Returning to Architectural Discipline
The correction to the Elasticity Fallacy is not a return to the rigid silos of 2010, but rather a pivot toward ‘Right-Sized Engineering.’ This involves a conscious rejection of the ‘cloud-native at all costs’ mentality. Architects must begin to ask whether a service actually benefits from being elastic. In many cases, a well-tuned, vertically scaled instance is more performant, more predictable, and significantly cheaper than a swarm of micro-containers. We must re-evaluate the ‘Sidecar’ pattern and the heavy service meshes that have become the default, asking if the abstraction they provide is worth the overhead they impose.
Precision in engineering requires a return to the fundamentals of resource management. This means profiling code for memory leaks before it hits production, optimizing database queries rather than just adding read replicas, and understanding the underlying hardware abstractions provided by the cloud provider. True innovation in the next decade will not come from the ability to scale to infinity, but from the ability to do more with less.

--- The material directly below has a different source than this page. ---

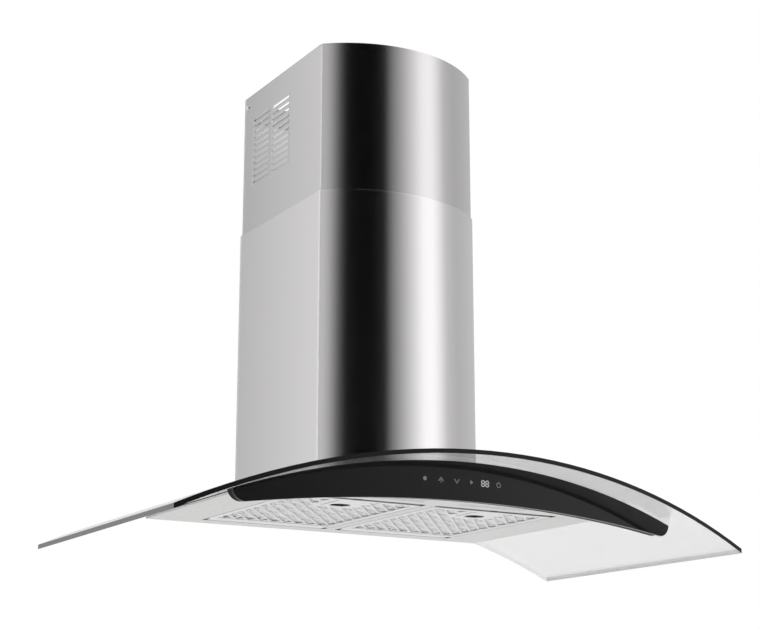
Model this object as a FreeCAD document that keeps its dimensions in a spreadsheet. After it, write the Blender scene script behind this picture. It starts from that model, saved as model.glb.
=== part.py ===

The enterprise must eventually reconcile its digital ambitions with the reality of its balance sheet. As the era of cheap capital and subsidized cloud growth ends, the organizations that thrive will be those that treat cloud resources as a finite, precious commodity rather than an infinite utility. The goal should not be to build systems that can scale without limits, but to build systems that are so efficient they rarely need to scale at all. By shifting the focus from elasticity to architectural integrity, the industry can finally move past the hype and begin building sustainable, high-performance infrastructure that serves the business rather than the billing department of a hyperscaler.